I see three scoring scenarios:

  1. Best conservative performance
  2. Best electability performance
  3. Best positional performance

Conservative performance is pretty clear: whose answers appeal to conservatives?  (Does not mean conservatives believed the candidate meant what he said.) This is not Tea Party scoring, either. I’m not limiting my evaluation to the 3 core Tea Party principles of Constitutionally limited government, free markets, and fiscal responsibility.  This is broader conservatism.

Electability performance means the candidate appealed to general election voters.
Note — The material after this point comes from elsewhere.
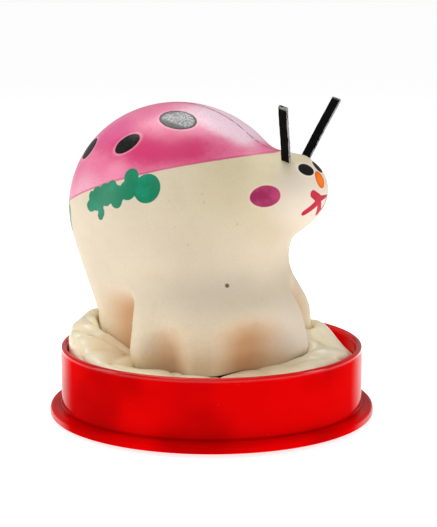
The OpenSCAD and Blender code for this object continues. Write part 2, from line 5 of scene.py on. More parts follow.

This doesn’t meant centrist—it means not scaring the crap out of people who aren’t politics wonks. (That’s most voters, by the way.)

Positional performance means the candidate did what what he had to do based one his current standings in he nomination process.

On conservative performance, I have to go with:

  1. Santorum
  2. Perry
  3. Gingrich / Romney

Electability

  1. Santorum
  2. Gingrich
  3. Romney

Positional

  1. Romney
  2. Santorum
  3. Gingrich

If we give 3 points for first place, 2 for second, and 1 for third, we get this composite ranking:

  1. Santorum: 8 points
  2. Gingrich:  6 points
  3. Romney:  5 points

What does it all mean? 

Santorum should move up a bit in the polls before the New Hampshire primary, but not enough to win.  He needed Romney to finish out of the top 3 in this debate. 

Gingrich needed to pull Romney out of the top 3 and get closer to Santorum than he did.  This hurt Newt.

Romney improved his chances, but he didn’t close the deal.  The longer he lets Santorum and Gingrich stay in the game, the more vulnerable his lead becomes.